Leak Detection in Natural Gas Pipelines Using Intelligent Models

Abstract

Detection of small leaks in gas pipelines is an important and persistent problem in the oil and gas industry. However, the industry is beginning to investigate how tools of Machine Learning, Artificial Intelligence, Big Data, etc. can be used to improve current industry processes. This work aims to study the ability of intelligent models to detect small leaks in a natural gas pipeline using operational parameters such as pressure, temperature and flowrate through existing industry performance metrics (sensitivity, reliability, robustness and accuracy). Observer design technique was applied to detect leaks in a gas pipeline using a regresso-classification hierarchical model where an intelligent model acts as a regressor and a leak detection algorithm acts as a classifier. Five intelligent models (Gradient Boosting, Decision Trees, Random Forest, Support Vector Machine and Artificial Neural Network) were used in this present work. Results showed that the Random Forest and Decision Tree models are the most sensitive as they can detect a leak of 0.1% of nominal flow in about 2 hours.

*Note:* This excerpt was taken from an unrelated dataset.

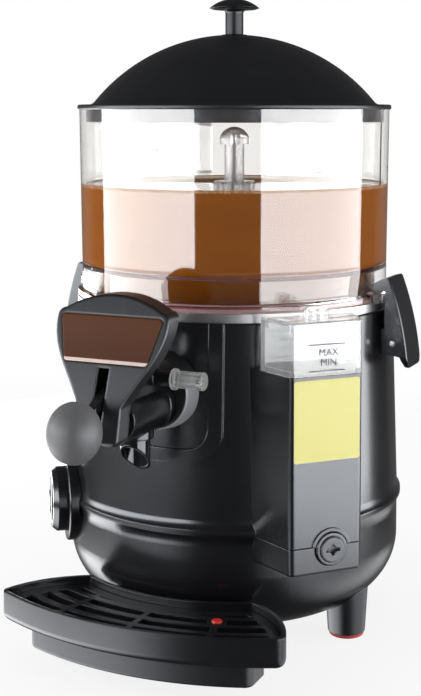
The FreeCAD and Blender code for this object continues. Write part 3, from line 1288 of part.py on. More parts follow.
def make_latch():
    points, hook_top = latch_profile()
    outline = face(lambda x, z: Vector(x, -LATCH_HALF_W, z), points[0], *points[1:],
                   ((LATCH_TIP_X - 1.2, LATCH_TIP_Z - 1.4), (LATCH_TIP_X, LATCH_TIP_Z + 1.6)),
                   ((LATCH_TIP_X - 5.2, LATCH_PIN_Z + 18), (LATCH_TOP_X, LATCH_TOP_Z - 1.5)),
                   (LATCH_TOP_X - 1.6, LATCH_TOP_Z), (LATCH_TOP_X - 6, LATCH_TOP_Z - 1.0),
                   (LATCH_HOOK_X, hook_top - 1.4))
    solid = outline.extrude(Vector(0, 2 * LATCH_HALF_W, 0))
    inner_x = EAR_R + 0.9
    room_top = BOWL_Z - 6
    hollow = face(lambda x, z: Vector(x, -LATCH_HALF_W + LATCH_CHEEK_T, z), (inner_x - PAST, room_top),
                  (LATCH_PIN_X + 1.8, room_top), (LATCH_PIN_X + LATCH_KNUCKLE_R + 1.2, LATCH_PIN_Z),
                  (LATCH_TIP_X - LATCH_SKIN_T, LATCH_TIP_Z - 10), (inner_x - PAST, LATCH_TIP_Z - 10))
    hollow = hollow.extrude(Vector(0, 2 * (LATCH_HALF_W - LATCH_CHEEK_T), 0))
    solid = solid.cut(hollow)
    back = edges_where(solid, lambda b, e: b.YLength < 0.1 and b.XMin > LATCH_TOP_X - 2 and b.ZLength > 20
                       and (b.YMax < -LATCH_HALF_W + 0.1 or b.YMin > LATCH_HALF_W - 0.1))
    solid = solid.makeFillet(1.2, back)
    solid = solid.common(latch_tongue())
    return solid.cut(latch_pin_bar(LATCH_PIN_R + SLIDE, LATCH_HALF_W + 2))


def latch_tongue():
    """The latch seen from its side of the machine: square above, rounded at the thumb tip."""
    low = LATCH_TIP_Z - 1.6
    bar = block(LATCH_HOOK_X - 5, LATCH_TIP_X + 5, -LATCH_HALF_W, LATCH_HALF_W, low, LATCH_TOP_Z + 2)
    corners = edges_where(bar, lambda b, e: b.XLength > 1 and b.ZMax < low + 0.1)
    return bar.makeFillet(LATCH_TIP_R, corners)


def latch_pin_bar(radius, half_l):
    return rod(radius, Vector(LATCH_PIN_X, -half_l, LATCH_PIN_Z), Vector(LATCH_PIN_X, half_l, LATCH_PIN_Z))


def make_latch_bracket():
    """Block on the housing wall that carries the latch pin."""
    plate = block(BODY_TOP_R - WALL, BODY_TOP_R + 9.4, -LATCH_EAR_HALF_W, LATCH_EAR_HALF_W,
                  LATCH_PIN_Z - 9, LATCH_PIN_Z + 9)
    knuckle = rod(LATCH_KNUCKLE_R, Vector(LATCH_PIN_X, -LATCH_EAR_HALF_W, LATCH_PIN_Z),
                  Vector(LATCH_PIN_X, LATCH_EAR_HALF_W, LATCH_PIN_Z))
    web = block(BODY_TOP_R + 5, LATCH_PIN_X, -LATCH_EAR_HALF_W, LATCH_EAR_HALF_W,
                LATCH_PIN_Z - LATCH_KNUCKLE_R, LATCH_PIN_Z + LATCH_KNUCKLE_R)
    return fused(plate, web, knuckle).cut(housing_envelope(0.1)).cut(latch_pin_bar(LATCH_PIN_R + SLIDE, 30))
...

All the intelligent models had high reliability with zero false alarm rate in testing phase. However, due to this level of reliability, the models had low accuracy with the Artificial Neural Network and Support Vector Machine performing best and better regressors than the others. All the intelligent models are robust. The average time to leak detection for different leak sizes for all the intelligent models were compared to a real time transient model in literature. The intelligent models had a time savings of 25% to 48%. Results in this present work further suggest that intelligent models could be used alongside a real time transient model to improve leak detection. Also, that the tools of big data, data analytics, artificial intelligence can be harnessed to improving leak detection results.